The group was slated to play the Citadel Center, which back in the day was a great place for Washington-area concerts. It was located on Kalorama Road in the heart of the Adams Morgan neighborhood of the city, and from what I understood was a former roller skating rink. As such, the place was a cavernous barn; a huge room with a stage at one end and no seats - just standing-room only. But it was simply an outstanding venue for seeing bands . . . although you took your life in your hands if you stood too close to the stage - not due to flailing mosh pit idiots or aggressive bouncers, but because of the constant crush of people behind you surging forward. I saw The Pixies there (with Pere Ubu opening) in November 1991 with my sister, and being huge Pixies fans, we wanted to be right up front for the show. Well, I spent the entirety of The Pixies' set with her in front of me, while I held my arms locked rigidly on either side of her against the stage barrier, trying to keep both of us from being squashed. It was a great show, mind you, but my arms were so sore afterwards that I couldn't lift them to drive; my sister had to take the wheel to get us home.

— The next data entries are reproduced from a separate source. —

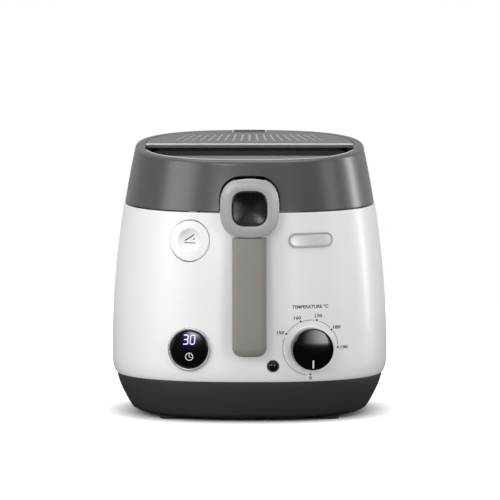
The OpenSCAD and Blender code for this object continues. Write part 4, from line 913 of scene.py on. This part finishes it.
def lensMaterial(place):
    # smoked moulded lens: near black, with a violet glow that fades away from the lit digits
    values = {"Base Color": linear(timer["glass"]), "Emission Color": linear(timer["glow"])}
    lens, tree, shader = startMaterial("tintedDisplayLens", values)
    where = addNode(tree, "TexCoord")
    digits = place[0] + np.array([0.0, timer["digitMiddle"]]) @ place[1][:2]
    centre = (digits + [0, form["middleY"], 0]) * 0.001
    shift = addNode(tree, "Mapping", {"Location": [-c for c in centre]}, {"Vector": (where, "Object")})
    distance = addNode(tree, "VectorMath", None, {0: (shift, "Vector")}, operation="LENGTH")
    glow = addNode(tree, "MapRange", fromTo(timer["glowFrom"], timer["glowTo"], timer["glowPower"], 0.0),
                   {"Value": (distance, "Value")}, interpolation_type="SMOOTHSTEP")
    smear = addNode(tree, "TexNoise", {"Scale": perMm(9)}, {"Vector": (where, "Object")})
    gloss = addNode(tree, "MapRange", fromTo(0, 1, 0.15, 0.2), {"Value": (smear, "Fac")})
    tree.links.new(glow.outputs[0], shader.inputs["Emission Strength"])
    tree.links.new(gloss.outputs[0], shader.inputs["Roughness"])
    return lens


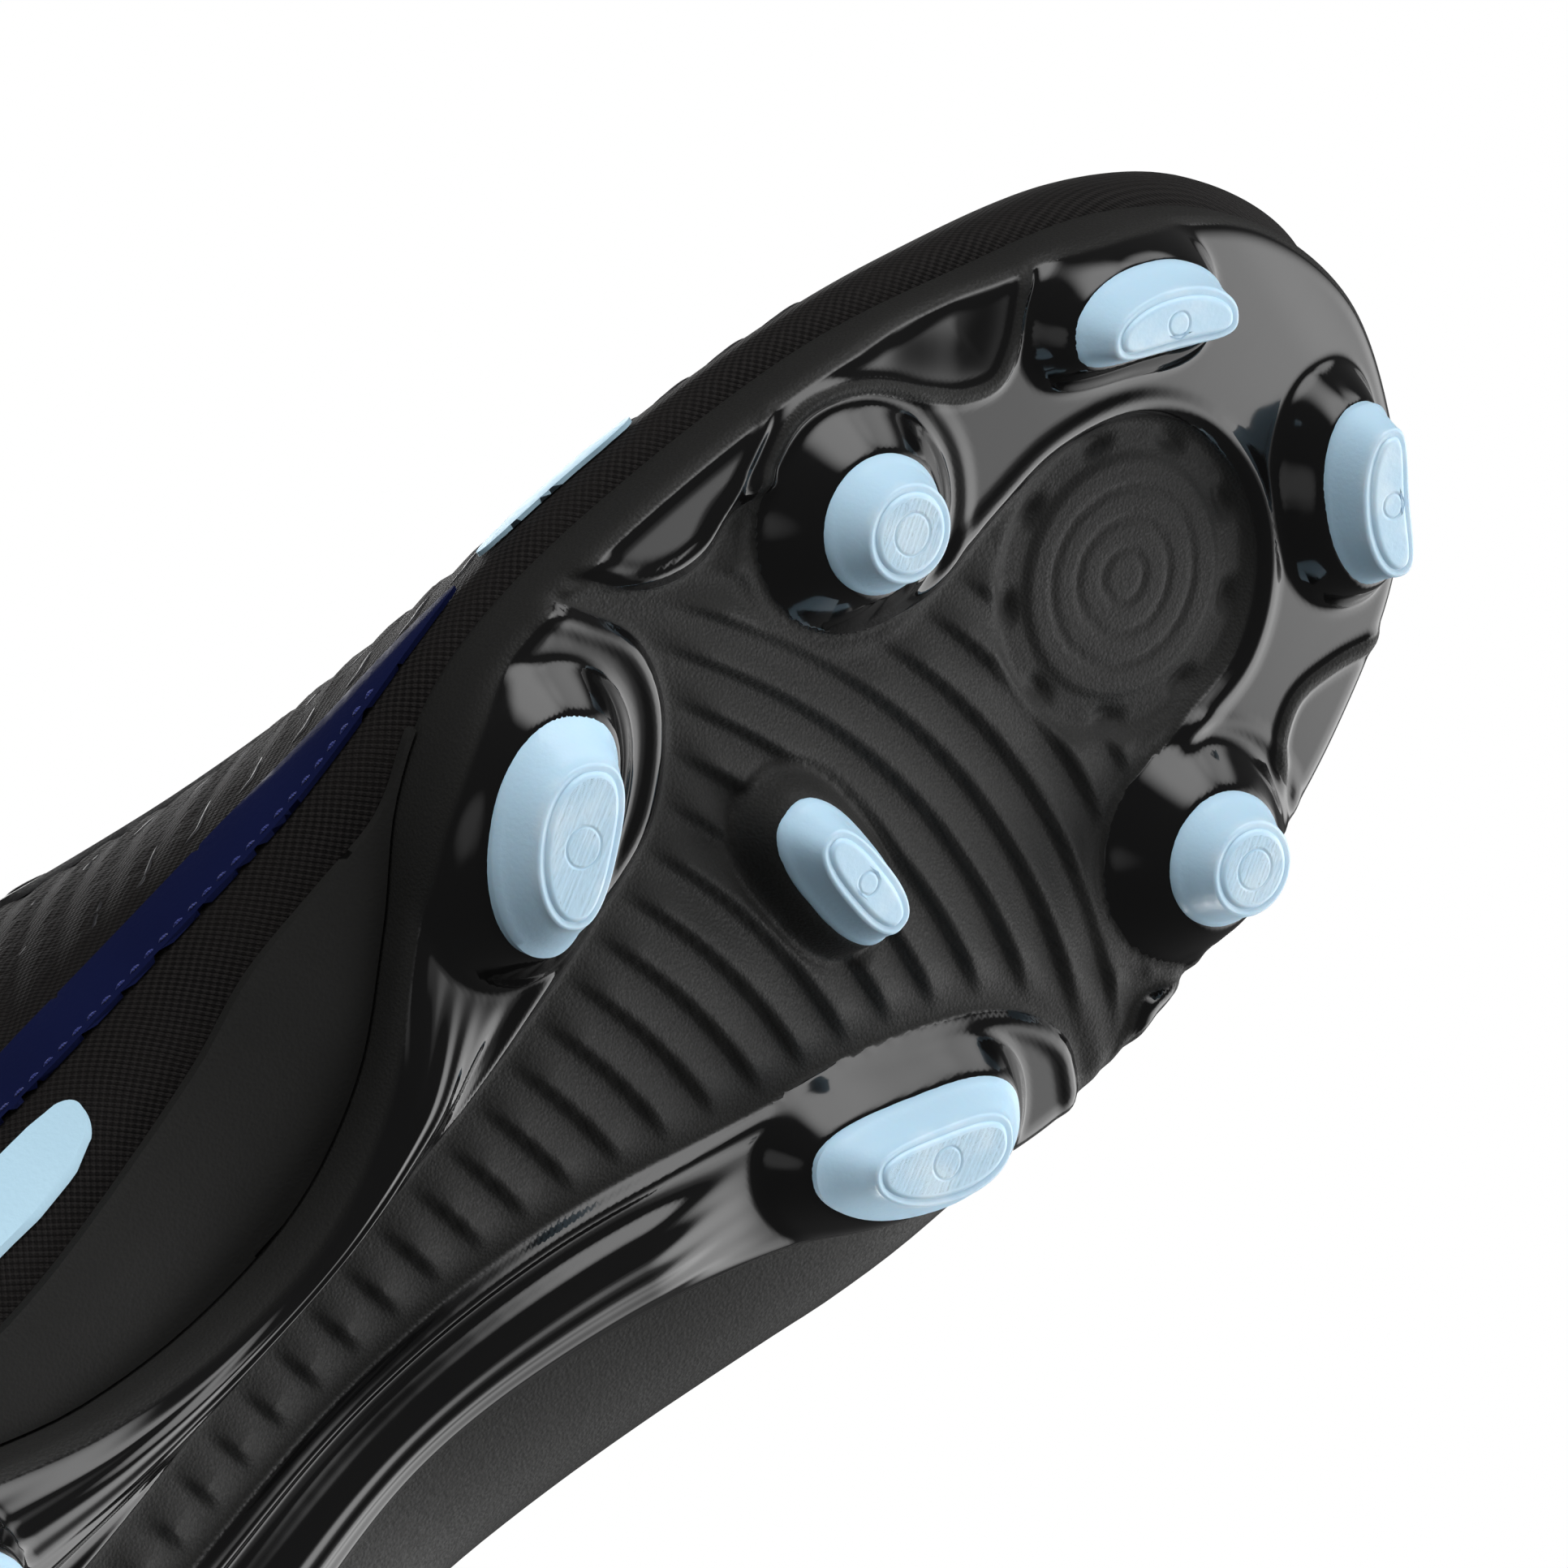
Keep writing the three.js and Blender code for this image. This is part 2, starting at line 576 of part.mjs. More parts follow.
// The eyestay runs beside the throat with the lace holes in it.
function eyestay(side) {
  const sign = side === "medial" ? -1 : 1;
  const strip = [];
  const at = (t, reach) => {
    const edge = throatEdge(t);
    return [t, ((edge.middle + sign * (edge.half + reach)) / WIDTH) * 100];
  };
  EYESTAY_STATIONS.forEach((t) => strip.push(at(t, 1.2)));
  [...EYESTAY_STATIONS].reverse().forEach((t) => strip.push(at(t, EYESTAY_WIDTH)));
  return overlay(prism(smoothOutline(strip, 48), STUD_HEIGHT + 34, COLLAR_HEIGHT * 2)).subtract(eyelets(side));
}

// The matte rand covers the feather edge between the plate's waist and the fabric, in plan.
const RAND = {
  medial: [[58, -43.6], [55, -38.8], [52, -36.8], [48, -34.2], [44, -30], [38, -26.4], [32, -25.6], [27, -28],
    [24, -29.5], [25.5, -26], [30, -10], [42, -4], [50, -12], [56, -36]],
  lateral: [[59, 48.6], [56, 46.6], [50, 44], [42, 41], [34, 38.2], [28, 36.8], [24, 34.5], [26, 31],
    [30, 20], [42, 16], [50, 20], [57, 38]],
};
const RAND_TOP = 6.5;

function randRegion(side, grow) {
  const plan = prism(insetOutline(smoothOutline(RAND[side], 40), -grow), -10, 80);
  return plan.intersect(ribbon(() => -20, (x) => upperBottom(x) + RAND_TOP + grow));
}

function rand(side) {
  const clearOfPlate = prism(insetOutline(PLATE_OUTLINE, -GAP - 0.1), -10, 60);
  return overlay(randRegion(side, 0)).subtract(clearOfPlate);
}

// The glossy band is stitched along the side, wide at the heel end and drawn out to a point.
const BAND = {
  medial: [[63, 22.6], [56.5, 28.4], [48.6, 35], [40.4, 41], [30, 46.5], [20, 50], [17, 46], [20, 42],
    [30, 38.5], [38.2, 34.5], [46.2, 29.8], [53.6, 24.2], [59, 22.2]],
  lateral: [[62, 24], [56, 29], [48.6, 35], [40.4, 41], [30, 46.5], [20, 50], [17, 46], [20, 42],
    [30, 38.5], [38.2, 34.5], [46.2, 29.8], [53.6, 25], [58, 23.4]],
};
const FILM_THICKNESS = OVERLAY_THICKNESS * 0.6;

// A film on the side stops short of the rand.
const film = (points, side) => overlay(sideCutter(points, side), FILM_THICKNESS).subtract(randRegion(side, GAP));
const band = (side) => film(BAND[side], side);

// Plain pale bars with round ends: one low on each side, one on the medial forefoot.
const BARS = {
  side_bar_medial: { side: "medial", from: [40, 28.2], to: [22, 31.6], height: 3.6 },
  side_bar_lateral: { side: "lateral", from: [40, 28.2], to: [22, 31.6], height: 3.6 },
  forefoot_bar_medial: { side: "medial", from: [71.8, 22.6], to: [65.2, 24.6], height: 3 },
};

function bar({ side, from, to, height }) {
  const end = (height / LENGTH) * COLLAR_HEIGHT * 0.5;
  return film([
    [from[0] + end, from[1]],
    [from[0], from[1] + height / 2],
    [to[0], to[1] + height / 2],
    [to[0] - end, to[1]],
    [to[0], to[1] - height / 2],
    [from[0], from[1] - height / 2],
  ], side);
}

const backstay = () => overlay(prism([[-2 * LENGTH, -9], [along(12), -9], [along(12), 9], [-2 * LENGTH, 9]],
  STUD_HEIGHT + 18, COLLAR_HEIGHT * 2).intersect(ribbon((x) => upperBottom(x) + 16, () => 300)));

// ---------- assembly ----------

const COLOURS = {
  gloss: [0x0b0b0c, 0.18],
  tip: [0xb9d9ee, 0.42],
  fabric: [0x1d1a1a, 0.85],
  rand: [0x202020, 0.62],
  navy: [0x141d45, 0.45],
  pale: [0xb7d8ec, 0.5],
  lining: [0x17171a, 0.9],
  board: [0xd8d4c8, 0.9],
  stiffener: [0x6b6b6b, 0.6],
};

function part(name, finish, solid) {
  const [color, roughness] = COLOURS[finish];
  const mesh = new THREE.Mesh(
    geometryFrom(solid), new THREE.MeshStandardMaterial({ color, roughness, metalness: 0 }));
  mesh.name = name;
  return mesh;
}

const sole = new THREE.Group();
sole.add(part("outsole_plate", "gloss", outsolePlate()));
STUDS.forEach((stud) => sole.add(part(stud.name, "tip", studTip(stud))));

const upper = new THREE.Group();
upper.add(
  part("upper_shell", "fabric", upperShell()),
  part("lasting_board", "board", lastingBoard()),
  part("sockliner", "lining", sockliner()),
  part("toe_puff", "stiffener", toePuff()),
  part("heel_counter", "stiffener", heelCounter()),
  part("collar_padding", "lining", collarPadding()),
  part("tongue", "fabric", tongue()),
  part("backstay", "rand", backstay()),
);
["medial", "lateral"].forEach((side) => upper.add(
  part(`eyestay_${side}`, "rand", eyestay(side)),
  part(`rand_${side}`, "rand", rand(side)),
  part(`side_band_${side}`, "navy", band(side)),
));
Object.entries(BARS).forEach(([name, shape]) => upper.add(part(name, "pale", bar(shape))));

// The origin is on the ground under the middle of the boot.
const boot = new THREE.Group();
boot.add(sole, upper);
const extent = new THREE.Box3().setFromObject(boot);
const centre = extent.getCenter(new THREE.Vector3());
boot.position.set(-centre.x, -centre.y, -extent.min.z);

export default boot;
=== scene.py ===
import math

import bpy
import numpy as np
from mathutils import Matrix, Vector
from mathutils.bvhtree import BVHTree

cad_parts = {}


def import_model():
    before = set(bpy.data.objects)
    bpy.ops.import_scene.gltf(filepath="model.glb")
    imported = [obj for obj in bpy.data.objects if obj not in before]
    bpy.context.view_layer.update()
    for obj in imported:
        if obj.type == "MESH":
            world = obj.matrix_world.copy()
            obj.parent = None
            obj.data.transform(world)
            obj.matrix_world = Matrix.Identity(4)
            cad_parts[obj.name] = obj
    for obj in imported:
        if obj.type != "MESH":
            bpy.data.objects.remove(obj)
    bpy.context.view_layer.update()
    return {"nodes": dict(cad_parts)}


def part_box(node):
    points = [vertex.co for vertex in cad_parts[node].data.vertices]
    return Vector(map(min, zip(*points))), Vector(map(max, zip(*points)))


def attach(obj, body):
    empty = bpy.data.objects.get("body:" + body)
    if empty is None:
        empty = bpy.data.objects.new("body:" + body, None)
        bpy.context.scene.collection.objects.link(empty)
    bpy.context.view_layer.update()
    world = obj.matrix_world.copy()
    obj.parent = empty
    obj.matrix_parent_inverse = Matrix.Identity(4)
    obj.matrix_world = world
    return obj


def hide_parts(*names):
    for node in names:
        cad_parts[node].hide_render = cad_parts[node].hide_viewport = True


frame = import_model()
BODY = "boot"
TONGUE_BODY = "tongue_flap"
MM = 0.001

# ---------- the boot's own dimensions, in millimetres, as in the CAD ----------

LENGTH = 280.0
WIDTH = 98.0
COLLAR_HEIGHT = 95.0
STUD_HEIGHT = 10.5
STUD_TIP_HEIGHT = 5.2
PLATE_THICKNESS = 3.0
PLATE_LIP = 4.0
UPPER_THICKNESS = 1.8
OVERLAY_THICKNESS = 0.9
FILM_THICKNESS = 0.54
TONGUE_THICKNESS = 4.5
SOCKLINER_THICKNESS = 3.5
THROAT_WIDTH = 30.0
GAP = 0.3
LINING = UPPER_THICKNESS + GAP


def along(percent):
    return (np.asarray(percent, float) / 100 - 0.5) * LENGTH


def across(percent):
    return np.asarray(percent, float) / 100 * WIDTH


def profile(knots):
    """A smooth curve through [station %, value] knots, flat beyond its ends."""
    t = np.array([k[0] for k in knots], float)
    v = np.array([k[1] for k in knots], float)
    slope = np.zeros(len(t))
    slope[1:-1] = (v[2:] - v[:-2]) / (t[2:] - t[:-2])

    def value(x):
        p = np.clip((np.asarray(x, float) / LENGTH + 0.5) * 100, t[0], t[-1])
        i = np.clip(np.searchsorted(t, p, side="right") - 1, 0, len(t) - 2)
        span = t[i + 1] - t[i]
        s = (p - t[i]) / span
        s2, s3 = s * s, s * s * s
        return ((2 * s3 - 3 * s2 + 1) * v[i] + (s3 - 2 * s2 + s) * span * slope[i]
                + (3 * s2 - 2 * s3) * v[i + 1] + (s3 - s2) * span * slope[i + 1])
    return value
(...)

Despite the drawbacks of this concert hall, I saw a lot of bands there. When I heard that BAD II was going to be at the Citadel Center over the summer, I was completely jazzed. I'd been a fan of Big Audio Dynamite from the get-go; I regard the original band lineup (featuring The Clash's Mick Jones on guitar and vocals, the vocals and found sound additions of Don Letts, Dan Donovan on keyboards, Leo Williams on bass, and drummer Greg Roberts) as the best, 'classic' lineup. When Mick Jones & Co.'s first album (This Is Big Audio Dynamite) was released in 1985, I acquired it practically the moment it came out. In subsequent years, I purchased and enjoyed the follow-up albums by the original band as they appeared - No. 10 Upping St. in '86, Tighten Up Vol. '88 (in . . . well, guess what year), Megatop Phoenix in '89 - but I could tell by the end of the decade that there was a definite lack of spark and originality remaining within Big Audio Dynamite. If there was, it certainly wasn't making it onto the albums. So there was disappointment in some quarters, but I don't think anyone (including me) was really surprised when the original BAD lineup dissolved in 1990.
When I heard that Mick Jones was putting together a brand new lineup and planning to record/tour under the name "Big Audio Dynamite", I must admit that I was more than a bit concerned. To me, it sounded as though Jones was making the same mistake that Joe Strummer made back in the mid-eighties, when in the wake of Jones' acrimonious departure from The Clash, Strummer gathered up a group of nobodies and recorded the embarrassing, widely-panned and vilified Cut The Crap under the 'Clash' moniker. I figured Jones would have learned his lesson after witnessing that debacle - but apparently not.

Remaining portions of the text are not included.